• Modeling code records:

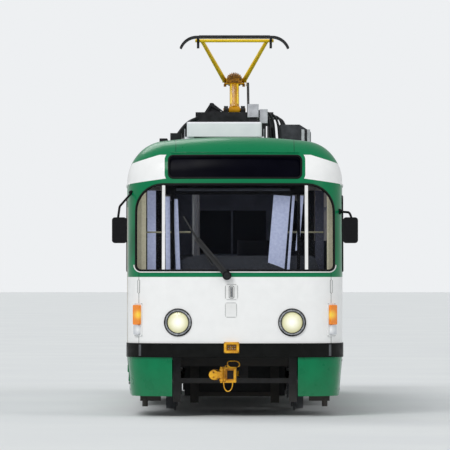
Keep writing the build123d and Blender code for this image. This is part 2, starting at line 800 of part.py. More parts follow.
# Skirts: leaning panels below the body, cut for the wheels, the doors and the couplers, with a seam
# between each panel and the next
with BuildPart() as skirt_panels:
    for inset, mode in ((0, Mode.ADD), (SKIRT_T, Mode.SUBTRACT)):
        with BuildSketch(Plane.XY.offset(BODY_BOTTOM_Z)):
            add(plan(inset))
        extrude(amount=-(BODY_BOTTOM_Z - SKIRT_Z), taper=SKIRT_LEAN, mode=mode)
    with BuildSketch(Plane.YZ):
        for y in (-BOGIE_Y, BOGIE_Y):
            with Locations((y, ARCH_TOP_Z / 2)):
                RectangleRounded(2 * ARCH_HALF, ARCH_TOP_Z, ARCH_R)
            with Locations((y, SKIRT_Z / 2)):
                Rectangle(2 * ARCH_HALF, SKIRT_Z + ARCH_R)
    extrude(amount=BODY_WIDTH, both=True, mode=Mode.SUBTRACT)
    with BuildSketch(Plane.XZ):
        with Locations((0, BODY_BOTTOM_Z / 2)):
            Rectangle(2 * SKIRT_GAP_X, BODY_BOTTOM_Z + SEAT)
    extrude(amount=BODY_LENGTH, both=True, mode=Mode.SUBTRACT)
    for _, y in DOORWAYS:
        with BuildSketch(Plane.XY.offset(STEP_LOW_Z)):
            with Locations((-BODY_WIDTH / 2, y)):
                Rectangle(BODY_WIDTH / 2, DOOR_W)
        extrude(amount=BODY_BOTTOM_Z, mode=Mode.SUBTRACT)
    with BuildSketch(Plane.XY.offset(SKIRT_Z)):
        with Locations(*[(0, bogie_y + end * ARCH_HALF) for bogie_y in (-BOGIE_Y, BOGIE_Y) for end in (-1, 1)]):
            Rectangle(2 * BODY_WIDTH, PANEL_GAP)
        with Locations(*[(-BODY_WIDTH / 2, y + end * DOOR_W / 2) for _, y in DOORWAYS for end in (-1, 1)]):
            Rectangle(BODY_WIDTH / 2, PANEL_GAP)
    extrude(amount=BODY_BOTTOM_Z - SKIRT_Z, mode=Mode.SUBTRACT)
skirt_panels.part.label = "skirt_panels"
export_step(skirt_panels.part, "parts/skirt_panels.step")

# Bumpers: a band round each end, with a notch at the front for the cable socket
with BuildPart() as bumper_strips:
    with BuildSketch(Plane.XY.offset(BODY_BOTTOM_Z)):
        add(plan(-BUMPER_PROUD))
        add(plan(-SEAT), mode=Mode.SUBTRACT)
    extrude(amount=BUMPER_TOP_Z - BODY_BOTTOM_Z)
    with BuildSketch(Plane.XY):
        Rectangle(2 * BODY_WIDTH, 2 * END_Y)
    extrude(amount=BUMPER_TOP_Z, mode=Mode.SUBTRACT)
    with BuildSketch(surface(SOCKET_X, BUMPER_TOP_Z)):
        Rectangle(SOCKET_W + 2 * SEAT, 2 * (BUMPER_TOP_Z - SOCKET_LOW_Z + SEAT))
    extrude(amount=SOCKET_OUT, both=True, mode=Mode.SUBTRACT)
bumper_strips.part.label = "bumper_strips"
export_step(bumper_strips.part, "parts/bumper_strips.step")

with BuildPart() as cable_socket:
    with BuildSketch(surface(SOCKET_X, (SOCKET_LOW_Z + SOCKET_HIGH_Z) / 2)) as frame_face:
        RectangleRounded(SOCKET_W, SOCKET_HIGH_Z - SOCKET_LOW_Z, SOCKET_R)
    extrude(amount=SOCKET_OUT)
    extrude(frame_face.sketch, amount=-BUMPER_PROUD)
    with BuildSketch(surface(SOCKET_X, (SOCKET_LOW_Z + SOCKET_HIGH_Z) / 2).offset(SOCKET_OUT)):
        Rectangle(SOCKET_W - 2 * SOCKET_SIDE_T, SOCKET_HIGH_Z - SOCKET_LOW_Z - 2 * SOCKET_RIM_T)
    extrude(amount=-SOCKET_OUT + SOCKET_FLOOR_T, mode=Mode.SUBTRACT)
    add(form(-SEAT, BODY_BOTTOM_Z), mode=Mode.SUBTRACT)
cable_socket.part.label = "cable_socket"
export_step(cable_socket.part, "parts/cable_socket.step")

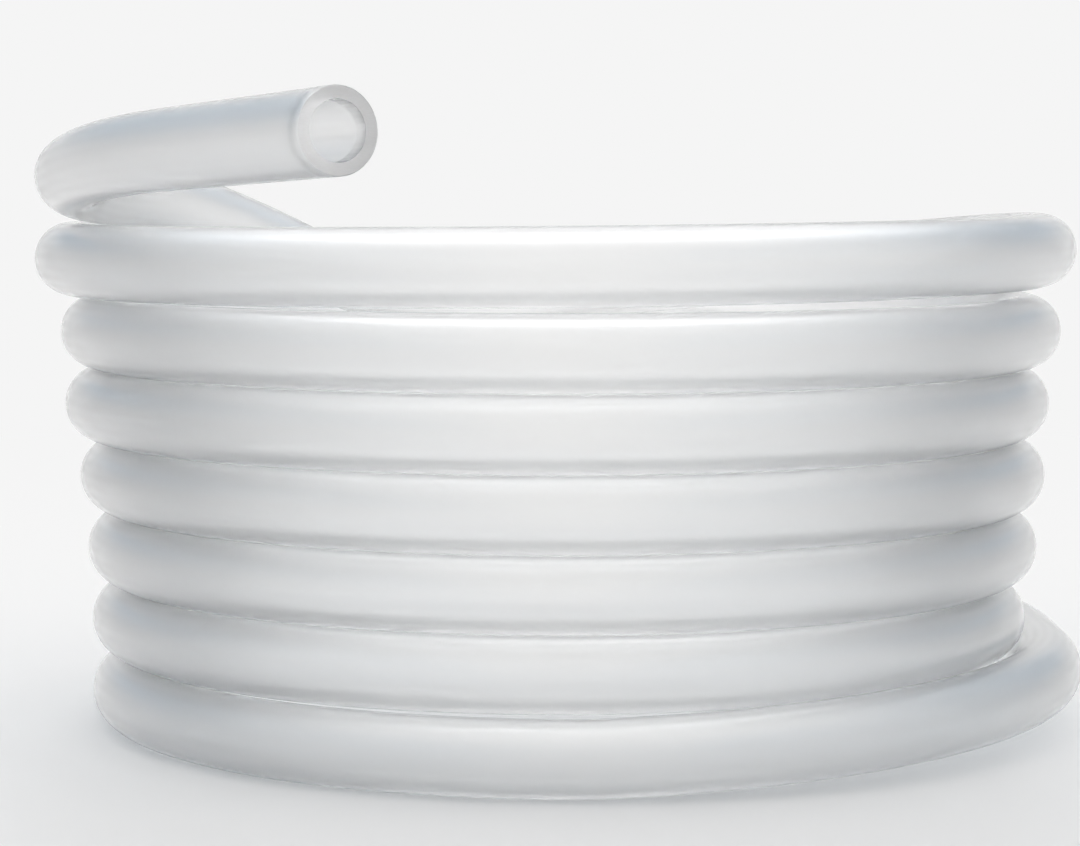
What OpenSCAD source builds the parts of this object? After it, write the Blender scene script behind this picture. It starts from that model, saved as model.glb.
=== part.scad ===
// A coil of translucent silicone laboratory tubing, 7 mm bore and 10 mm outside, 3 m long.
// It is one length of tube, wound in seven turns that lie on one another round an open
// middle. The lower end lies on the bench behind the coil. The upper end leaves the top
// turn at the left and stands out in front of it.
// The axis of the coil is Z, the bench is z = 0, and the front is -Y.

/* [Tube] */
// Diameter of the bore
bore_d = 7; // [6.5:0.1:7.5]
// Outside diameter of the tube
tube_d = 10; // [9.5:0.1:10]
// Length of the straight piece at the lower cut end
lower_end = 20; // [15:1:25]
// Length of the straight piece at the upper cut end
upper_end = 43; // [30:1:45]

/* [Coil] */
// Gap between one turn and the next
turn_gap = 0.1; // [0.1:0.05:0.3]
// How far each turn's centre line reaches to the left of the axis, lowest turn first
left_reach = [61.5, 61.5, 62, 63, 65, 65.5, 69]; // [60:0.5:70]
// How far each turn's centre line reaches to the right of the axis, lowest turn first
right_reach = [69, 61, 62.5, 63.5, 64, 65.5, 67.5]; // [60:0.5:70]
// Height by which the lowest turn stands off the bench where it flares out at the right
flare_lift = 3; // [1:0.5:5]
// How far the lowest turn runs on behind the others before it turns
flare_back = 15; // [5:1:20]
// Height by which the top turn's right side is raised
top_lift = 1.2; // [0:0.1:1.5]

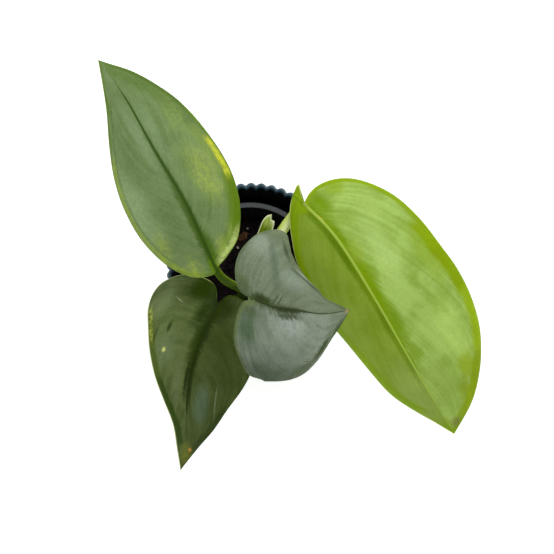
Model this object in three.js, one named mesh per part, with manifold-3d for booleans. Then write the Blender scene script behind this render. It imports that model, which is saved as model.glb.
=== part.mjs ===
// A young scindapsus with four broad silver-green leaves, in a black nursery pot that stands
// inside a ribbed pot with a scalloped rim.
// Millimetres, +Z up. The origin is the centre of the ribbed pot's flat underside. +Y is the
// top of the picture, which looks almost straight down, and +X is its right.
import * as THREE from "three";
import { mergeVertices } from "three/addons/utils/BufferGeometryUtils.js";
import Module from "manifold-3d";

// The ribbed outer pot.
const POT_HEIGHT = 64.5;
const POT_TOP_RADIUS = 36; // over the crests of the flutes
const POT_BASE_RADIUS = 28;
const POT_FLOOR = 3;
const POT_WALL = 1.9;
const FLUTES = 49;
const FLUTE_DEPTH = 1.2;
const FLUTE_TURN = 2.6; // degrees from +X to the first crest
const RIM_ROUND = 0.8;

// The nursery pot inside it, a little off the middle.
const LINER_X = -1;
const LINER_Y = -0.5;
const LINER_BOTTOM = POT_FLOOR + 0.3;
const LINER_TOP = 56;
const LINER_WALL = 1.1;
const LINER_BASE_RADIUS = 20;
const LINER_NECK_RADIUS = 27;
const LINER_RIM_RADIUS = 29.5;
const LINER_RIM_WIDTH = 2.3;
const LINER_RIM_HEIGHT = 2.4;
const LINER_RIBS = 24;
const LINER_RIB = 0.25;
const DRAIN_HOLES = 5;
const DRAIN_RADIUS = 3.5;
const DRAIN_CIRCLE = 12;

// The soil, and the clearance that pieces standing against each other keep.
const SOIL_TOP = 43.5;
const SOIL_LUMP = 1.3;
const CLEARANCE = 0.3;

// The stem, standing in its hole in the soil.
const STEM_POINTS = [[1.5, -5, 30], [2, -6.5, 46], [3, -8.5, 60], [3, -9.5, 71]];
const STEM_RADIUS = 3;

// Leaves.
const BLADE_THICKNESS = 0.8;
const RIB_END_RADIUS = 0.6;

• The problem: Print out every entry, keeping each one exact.

• Output of the task:
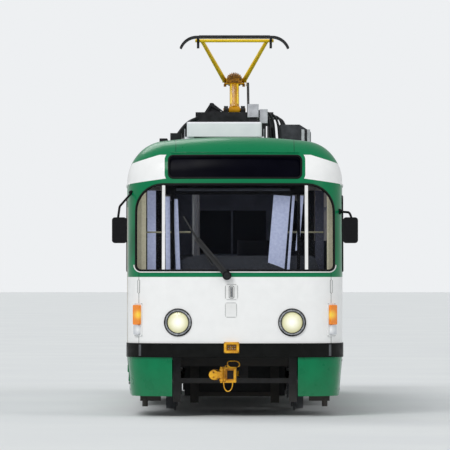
Keep writing the build123d and Blender code for this image. This is part 2, starting at line 800 of part.py. More parts follow.
# Skirts: leaning panels below the body, cut for the wheels, the doors and the couplers, with a seam
# between each panel and the next
with BuildPart() as skirt_panels:
    for inset, mode in ((0, Mode.ADD), (SKIRT_T, Mode.SUBTRACT)):
        with BuildSketch(Plane.XY.offset(BODY_BOTTOM_Z)):
            add(plan(inset))
        extrude(amount=-(BODY_BOTTOM_Z - SKIRT_Z), taper=SKIRT_LEAN, mode=mode)
    with BuildSketch(Plane.YZ):
        for y in (-BOGIE_Y, BOGIE_Y):
            with Locations((y, ARCH_TOP_Z / 2)):
                RectangleRounded(2 * ARCH_HALF, ARCH_TOP_Z, ARCH_R)
            with Locations((y, SKIRT_Z / 2)):
                Rectangle(2 * ARCH_HALF, SKIRT_Z + ARCH_R)
    extrude(amount=BODY_WIDTH, both=True, mode=Mode.SUBTRACT)
    with BuildSketch(Plane.XZ):
        with Locations((0, BODY_BOTTOM_Z / 2)):
            Rectangle(2 * SKIRT_GAP_X, BODY_BOTTOM_Z + SEAT)
    extrude(amount=BODY_LENGTH, both=True, mode=Mode.SUBTRACT)
    for _, y in DOORWAYS:
        with BuildSketch(Plane.XY.offset(STEP_LOW_Z)):
            with Locations((-BODY_WIDTH / 2, y)):
                Rectangle(BODY_WIDTH / 2, DOOR_W)
        extrude(amount=BODY_BOTTOM_Z, mode=Mode.SUBTRACT)
    with BuildSketch(Plane.XY.offset(SKIRT_Z)):
        with Locations(*[(0, bogie_y + end * ARCH_HALF) for bogie_y in (-BOGIE_Y, BOGIE_Y) for end in (-1, 1)]):
            Rectangle(2 * BODY_WIDTH, PANEL_GAP)
        with Locations(*[(-BODY_WIDTH / 2, y + end * DOOR_W / 2) for _, y in DOORWAYS for end in (-1, 1)]):
            Rectangle(BODY_WIDTH / 2, PANEL_GAP)
    extrude(amount=BODY_BOTTOM_Z - SKIRT_Z, mode=Mode.SUBTRACT)
skirt_panels.part.label = "skirt_panels"
export_step(skirt_panels.part, "parts/skirt_panels.step")

# Bumpers: a band round each end, with a notch at the front for the cable socket
with BuildPart() as bumper_strips:
    with BuildSketch(Plane.XY.offset(BODY_BOTTOM_Z)):
        add(plan(-BUMPER_PROUD))
        add(plan(-SEAT), mode=Mode.SUBTRACT)
    extrude(amount=BUMPER_TOP_Z - BODY_BOTTOM_Z)
    with BuildSketch(Plane.XY):
        Rectangle(2 * BODY_WIDTH, 2 * END_Y)
    extrude(amount=BUMPER_TOP_Z, mode=Mode.SUBTRACT)
    with BuildSketch(surface(SOCKET_X, BUMPER_TOP_Z)):
        Rectangle(SOCKET_W + 2 * SEAT, 2 * (BUMPER_TOP_Z - SOCKET_LOW_Z + SEAT))
    extrude(amount=SOCKET_OUT, both=True, mode=Mode.SUBTRACT)
bumper_strips.part.label = "bumper_strips"
export_step(bumper_strips.part, "parts/bumper_strips.step")

with BuildPart() as cable_socket:
    with BuildSketch(surface(SOCKET_X, (SOCKET_LOW_Z + SOCKET_HIGH_Z) / 2)) as frame_face:
        RectangleRounded(SOCKET_W, SOCKET_HIGH_Z - SOCKET_LOW_Z, SOCKET_R)
    extrude(amount=SOCKET_OUT)
    extrude(frame_face.sketch, amount=-BUMPER_PROUD)
    with BuildSketch(surface(SOCKET_X, (SOCKET_LOW_Z + SOCKET_HIGH_Z) / 2).offset(SOCKET_OUT)):
        Rectangle(SOCKET_W - 2 * SOCKET_SIDE_T, SOCKET_HIGH_Z - SOCKET_LOW_Z - 2 * SOCKET_RIM_T)
    extrude(amount=-SOCKET_OUT + SOCKET_FLOOR_T, mode=Mode.SUBTRACT)
    add(form(-SEAT, BODY_BOTTOM_Z), mode=Mode.SUBTRACT)
cable_socket.part.label = "cable_socket"
export_step(cable_socket.part, "parts/cable_socket.step")

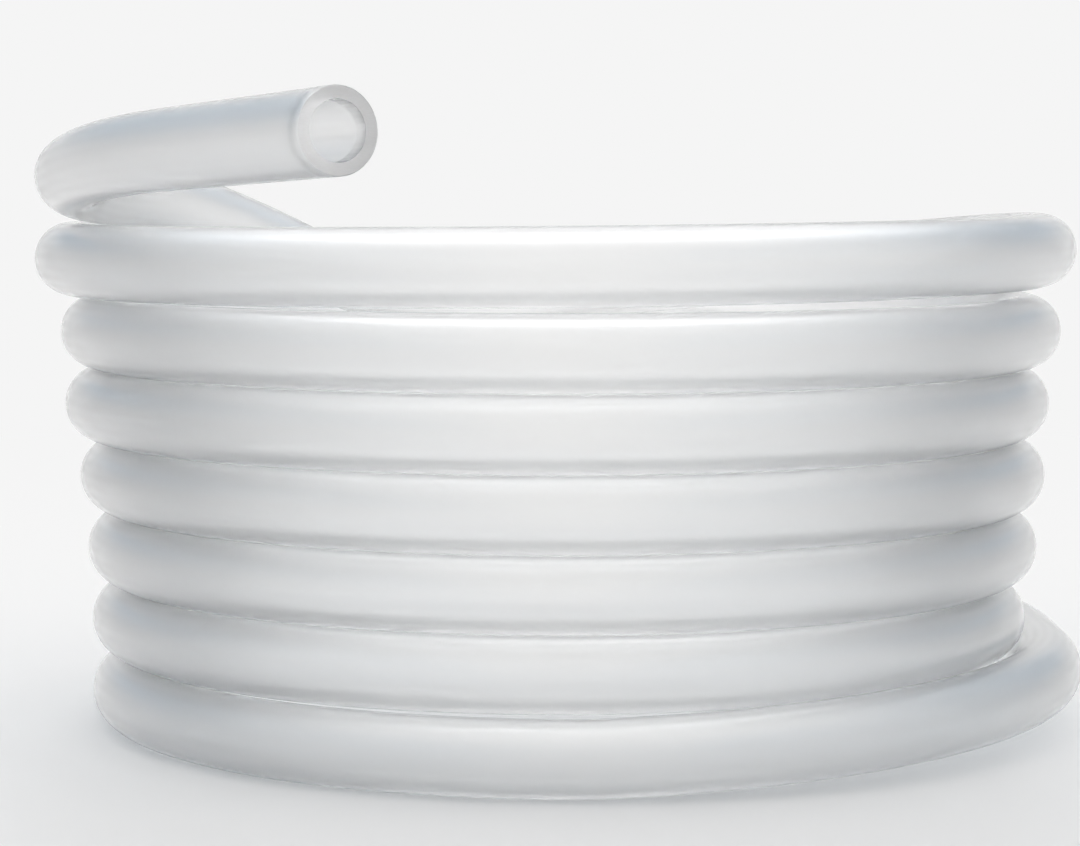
What OpenSCAD source builds the parts of this object? After it, write the Blender scene script behind this picture. It starts from that model, saved as model.glb.
=== part.scad ===
// A coil of translucent silicone laboratory tubing, 7 mm bore and 10 mm outside, 3 m long.
// It is one length of tube, wound in seven turns that lie on one another round an open
// middle. The lower end lies on the bench behind the coil. The upper end leaves the top
// turn at the left and stands out in front of it.
// The axis of the coil is Z, the bench is z = 0, and the front is -Y.

/* [Tube] */
// Diameter of the bore
bore_d = 7; // [6.5:0.1:7.5]
// Outside diameter of the tube
tube_d = 10; // [9.5:0.1:10]
// Length of the straight piece at the lower cut end
lower_end = 20; // [15:1:25]
// Length of the straight piece at the upper cut end
upper_end = 43; // [30:1:45]

/* [Coil] */
// Gap between one turn and the next
turn_gap = 0.1; // [0.1:0.05:0.3]
// How far each turn's centre line reaches to the left of the axis, lowest turn first
left_reach = [61.5, 61.5, 62, 63, 65, 65.5, 69]; // [60:0.5:70]
// How far each turn's centre line reaches to the right of the axis, lowest turn first
right_reach = [69, 61, 62.5, 63.5, 64, 65.5, 67.5]; // [60:0.5:70]
// Height by which the lowest turn stands off the bench where it flares out at the right
flare_lift = 3; // [1:0.5:5]
// How far the lowest turn runs on behind the others before it turns
flare_back = 15; // [5:1:20]
// Height by which the top turn's right side is raised
top_lift = 1.2; // [0:0.1:1.5]

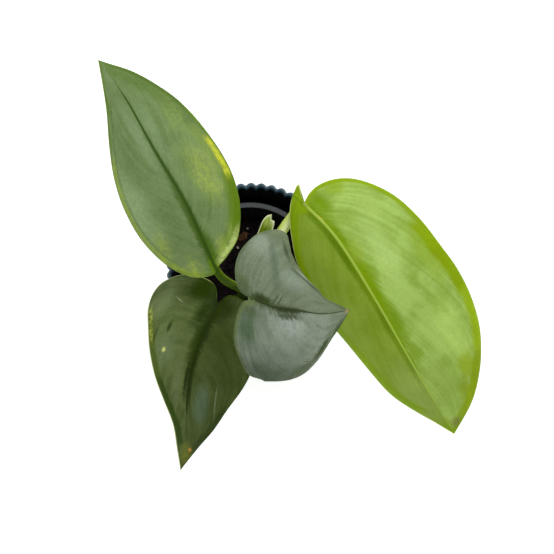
Model this object in three.js, one named mesh per part, with manifold-3d for booleans. Then write the Blender scene script behind this render. It imports that model, which is saved as model.glb.
=== part.mjs ===
// A young scindapsus with four broad silver-green leaves, in a black nursery pot that stands
// inside a ribbed pot with a scalloped rim.
// Millimetres, +Z up. The origin is the centre of the ribbed pot's flat underside. +Y is the
// top of the picture, which looks almost straight down, and +X is its right.
import * as THREE from "three";
import { mergeVertices } from "three/addons/utils/BufferGeometryUtils.js";
import Module from "manifold-3d";

// The ribbed outer pot.
const POT_HEIGHT = 64.5;
const POT_TOP_RADIUS = 36; // over the crests of the flutes
const POT_BASE_RADIUS = 28;
const POT_FLOOR = 3;
const POT_WALL = 1.9;
const FLUTES = 49;
const FLUTE_DEPTH = 1.2;
const FLUTE_TURN = 2.6; // degrees from +X to the first crest
const RIM_ROUND = 0.8;

// The nursery pot inside it, a little off the middle.
const LINER_X = -1;
const LINER_Y = -0.5;
const LINER_BOTTOM = POT_FLOOR + 0.3;
const LINER_TOP = 56;
const LINER_WALL = 1.1;
const LINER_BASE_RADIUS = 20;
const LINER_NECK_RADIUS = 27;
const LINER_RIM_RADIUS = 29.5;
const LINER_RIM_WIDTH = 2.3;
const LINER_RIM_HEIGHT = 2.4;
const LINER_RIBS = 24;
const LINER_RIB = 0.25;
const DRAIN_HOLES = 5;
const DRAIN_RADIUS = 3.5;
const DRAIN_CIRCLE = 12;

// The soil, and the clearance that pieces standing against each other keep.
const SOIL_TOP = 43.5;
const SOIL_LUMP = 1.3;
const CLEARANCE = 0.3;

// The stem, standing in its hole in the soil.
const STEM_POINTS = [[1.5, -5, 30], [2, -6.5, 46], [3, -8.5, 60], [3, -9.5, 71]];
const STEM_RADIUS = 3;

// Leaves.
const BLADE_THICKNESS = 0.8;
const RIB_END_RADIUS = 0.6;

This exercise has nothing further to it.